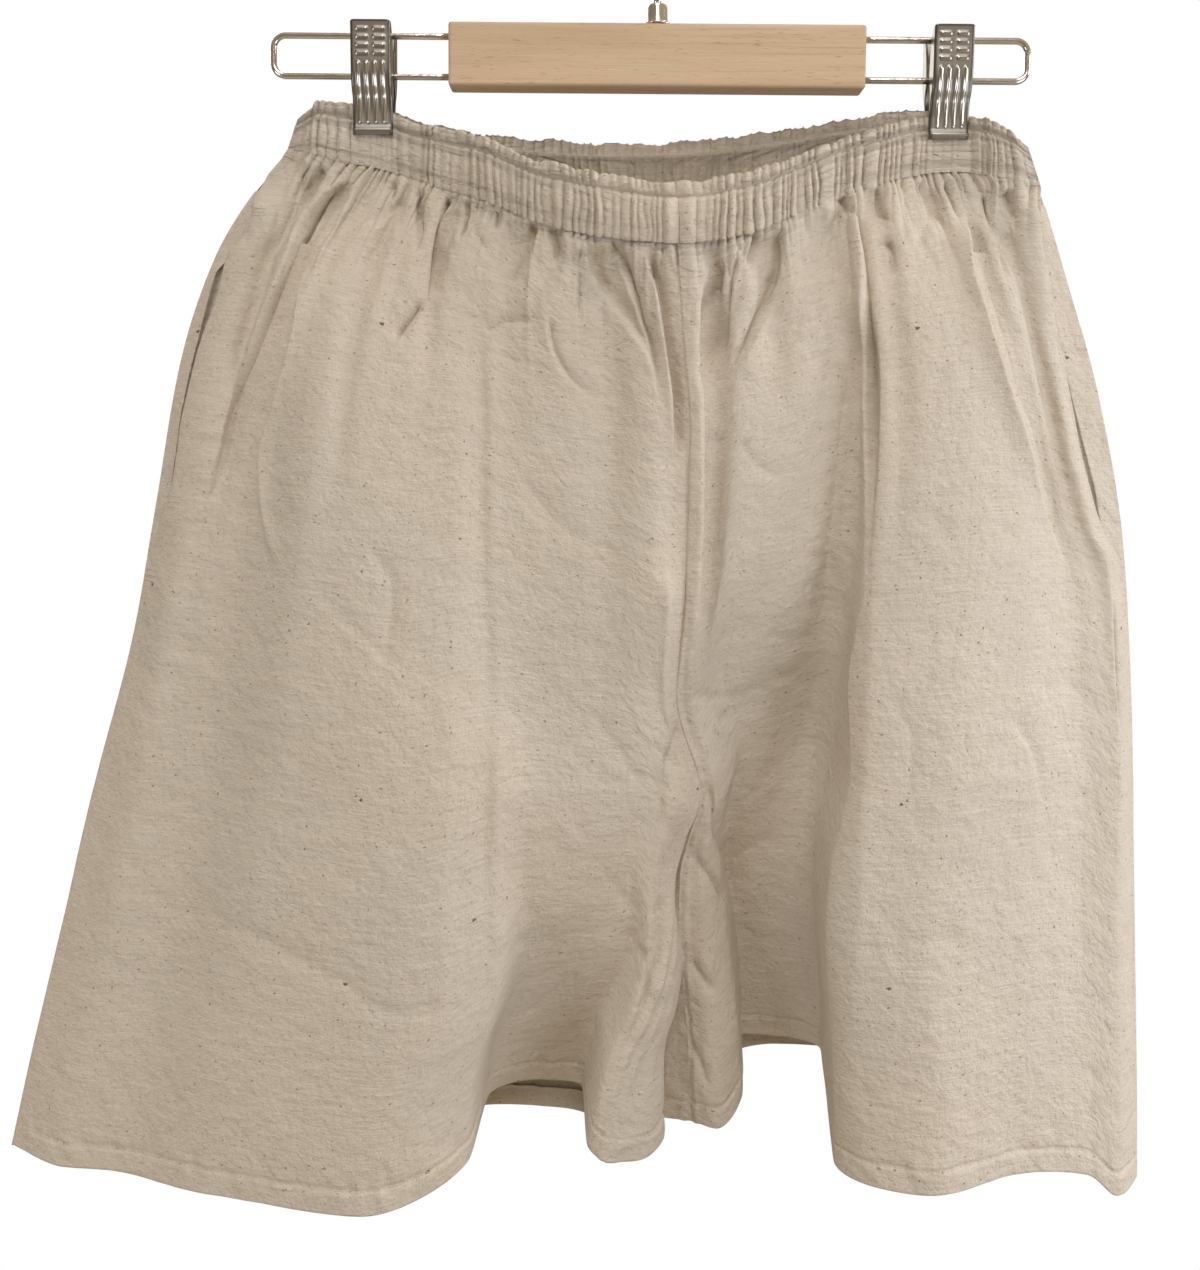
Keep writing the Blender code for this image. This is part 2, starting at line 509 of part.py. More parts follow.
for panel_name, lines, side, leg, pleats in PANELS:
    grid = surfaces[panel_name]
    if (side < 0) == (leg == "right"):
        grid = grid[:, ::-1]
    sheet(panel_name, grid, CLOTH_WALL, cloth, thick_rows=2, thick=HEM_WALL, parent=hanging)

for leg in ("left", "right"):
    pocket_bag("pocket_bag_" + leg, surfaces["front_" + leg], surfaces["back_" + leg], leg,
               cloth, hanging)

# ---- the hanger -----------------------------------------------------------------------
bpy.ops.mesh.primitive_cube_add(size=1.0)
bar = bpy.context.active_object
bar.name = "hanger_bar"
bar.data.transform(Matrix.Diagonal(
    (BAR_LENGTH * MM, BAR_DEPTH * MM, BAR_HEIGHT * MM, 1.0)))
bar.location = (0.0, 0.0, (BAR_TOP_Z - BAR_HEIGHT / 2) * MM)
rounding = bar.modifiers.new("edges", "BEVEL")
rounding.width = BAR_ROUND * MM
rounding.segments = 2
finish(bar, wood)

wire_loop("wire_loop_left", WIRE_END_LEFT, -BAR_LENGTH / 2, chrome)
wire_loop("wire_loop_right", WIRE_END_RIGHT, BAR_LENGTH / 2, chrome)

for label, clip_x in (("left", CLIP_LEFT_X), ("right", CLIP_RIGHT_X)):
    clip_jaw("clip_front_" + label, clip_x, -1, chrome)
    clip_jaw("clip_back_" + label, clip_x, 1, chrome)
    inner = WIRE_RADIUS + SEAM_GAP
    half = SPRING_LENGTH / 2
    turned("clip_spring_" + label,
           [(inner, half), (4.2, half), (4.2, -half), (inner, -half)],
           chrome, 16, (clip_x, 0.0, WIRE_BOTTOM_Z), "X")

# Hook: a crook over the rail, then a shank down into the ferrule on the bar.
crook = HOOK_RADIUS + HOOK_WIRE
crook_z = -HOOK_RADIUS
shank_top = [(x, y, z) for x, y, z in arc(0.0, crook_z, crook, 205, -62, 22)]
x_end, _, z_end = shank_top[-1]
neck = [(x_end * (1 - ease(t)), 0.0, z_end + (-55.0 - z_end) * t) for t in (0.25, 0.5, 0.75, 1.0)]
ferrule_top = BAR_TOP_Z + SEAM_GAP + 1.2 + SEAM_GAP + 9.0
foot = [(0.0, 0.0, ferrule_top + SEAM_GAP)]
ring_wire("hook", shank_top + neck + foot, HOOK_WIRE, chrome)
turned("hook_ferrule",
       [(0.0, 9.0), (FERRULE_RADIUS - 1.0, 9.0), (FERRULE_RADIUS, 8.0), (FERRULE_RADIUS, 0.0), (0.0, 0.0)],
       chrome, 24, (0.0, 0.0, BAR_TOP_Z + SEAM_GAP + 1.2 + SEAM_GAP))
turned("hook_washer",
       [(0.0, 1.2), (WASHER_RADIUS, 1.2), (WASHER_RADIUS, 0.0), (0.0, 0.0)],
       chrome, 24, (0.0, 0.0, BAR_TOP_Z + SEAM_GAP))
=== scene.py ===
# %% [markdown]
# # Gathered linen shorts on a clip hanger
#
# A pair of wide unbleached shorts with an elasticated waist hangs from a wooden bar hanger. Two sprung metal
# clips, which slide on wire loops at the bar's ends, hold the waistband. The solid model gives every piece
# its place. This lesson dresses it: cloth surfaces worked out as grids, creases laid one by one, sewn
# stitches, wood and bright metal.

# %% The frame
import math

import bpy
import numpy as np
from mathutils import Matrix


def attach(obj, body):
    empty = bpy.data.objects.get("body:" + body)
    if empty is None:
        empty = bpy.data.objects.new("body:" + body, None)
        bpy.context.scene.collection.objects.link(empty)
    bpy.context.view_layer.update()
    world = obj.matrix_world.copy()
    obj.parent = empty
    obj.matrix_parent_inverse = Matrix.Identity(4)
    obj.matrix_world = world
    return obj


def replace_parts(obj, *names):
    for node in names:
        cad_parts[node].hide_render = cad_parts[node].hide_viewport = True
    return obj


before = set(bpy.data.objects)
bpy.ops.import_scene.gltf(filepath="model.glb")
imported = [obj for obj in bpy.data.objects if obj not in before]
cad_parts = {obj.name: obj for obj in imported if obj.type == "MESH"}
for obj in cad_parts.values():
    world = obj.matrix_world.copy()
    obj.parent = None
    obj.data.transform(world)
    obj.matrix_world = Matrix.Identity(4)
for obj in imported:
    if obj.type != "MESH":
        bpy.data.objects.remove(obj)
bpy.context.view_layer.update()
MM = 0.001

# %% [markdown]
# ## Camera
#
# The picture was taken with a short lens from a little above the middle, tilted slightly. The perspective
# could be matched with any lens by moving nearer or further. A lens of 35 mm on a 36 mm sensor is chosen,
# from 0.64 m in front, because it gives the same spread between the near cloth and the hanger behind it.

# %% The camera
camera = bpy.data.objects.new("camera", bpy.data.cameras.new("camera"))
bpy.context.scene.collection.objects.link(camera)
camera.data.lens = 35
camera.data.sensor_width = 36
camera.data.sensor_fit = "AUTO"
camera.data.shift_y = -0.0693
camera.location = (-0.027, -0.640, -0.2836)
camera.rotation_euler = (math.radians(85.5), math.radians(-0.45), 0)
bpy.context.scene.camera = camera
bpy.context.scene.view_settings.view_transform = "Standard"
print("lens:", camera.data.lens, "mm at", [round(c, 3) for c in camera.location])

# %% [markdown]
# ## A short way to write materials
#
# A procedural material is a formula. `Value` wraps one socket, so that `a * 2 + b` adds the Math nodes by
# itself, and `Recipe.node` adds any other node in one line.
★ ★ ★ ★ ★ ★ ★
* EXERCISE INSTRUCTIONS
Your task is to repeat exactly the lines from the one that contains "# Hook: a crook" through the one that contains "before = set(bpy.data.objects)", with both end lines included.

* TASK RESPONSE
# Hook: a crook over the rail, then a shank down into the ferrule on the bar.
crook = HOOK_RADIUS + HOOK_WIRE
crook_z = -HOOK_RADIUS
shank_top = [(x, y, z) for x, y, z in arc(0.0, crook_z, crook, 205, -62, 22)]
x_end, _, z_end = shank_top[-1]
neck = [(x_end * (1 - ease(t)), 0.0, z_end + (-55.0 - z_end) * t) for t in (0.25, 0.5, 0.75, 1.0)]
ferrule_top = BAR_TOP_Z + SEAM_GAP + 1.2 + SEAM_GAP + 9.0
foot = [(0.0, 0.0, ferrule_top + SEAM_GAP)]
ring_wire("hook", shank_top + neck + foot, HOOK_WIRE, chrome)
turned("hook_ferrule",
       [(0.0, 9.0), (FERRULE_RADIUS - 1.0, 9.0), (FERRULE_RADIUS, 8.0), (FERRULE_RADIUS, 0.0), (0.0, 0.0)],
       chrome, 24, (0.0, 0.0, BAR_TOP_Z + SEAM_GAP + 1.2 + SEAM_GAP))
turned("hook_washer",
       [(0.0, 1.2), (WASHER_RADIUS, 1.2), (WASHER_RADIUS, 0.0), (0.0, 0.0)],
       chrome, 24, (0.0, 0.0, BAR_TOP_Z + SEAM_GAP))
=== scene.py ===
# %% [markdown]
# # Gathered linen shorts on a clip hanger
#
# A pair of wide unbleached shorts with an elasticated waist hangs from a wooden bar hanger. Two sprung metal
# clips, which slide on wire loops at the bar's ends, hold the waistband. The solid model gives every piece
# its place. This lesson dresses it: cloth surfaces worked out as grids, creases laid one by one, sewn
# stitches, wood and bright metal.

# %% The frame
import math

import bpy
import numpy as np
from mathutils import Matrix


def attach(obj, body):
    empty = bpy.data.objects.get("body:" + body)
    if empty is None:
        empty = bpy.data.objects.new("body:" + body, None)
        bpy.context.scene.collection.objects.link(empty)
    bpy.context.view_layer.update()
    world = obj.matrix_world.copy()
    obj.parent = empty
    obj.matrix_parent_inverse = Matrix.Identity(4)
    obj.matrix_world = world
    return obj


def replace_parts(obj, *names):
    for node in names:
        cad_parts[node].hide_render = cad_parts[node].hide_viewport = True
    return obj


before = set(bpy.data.objects)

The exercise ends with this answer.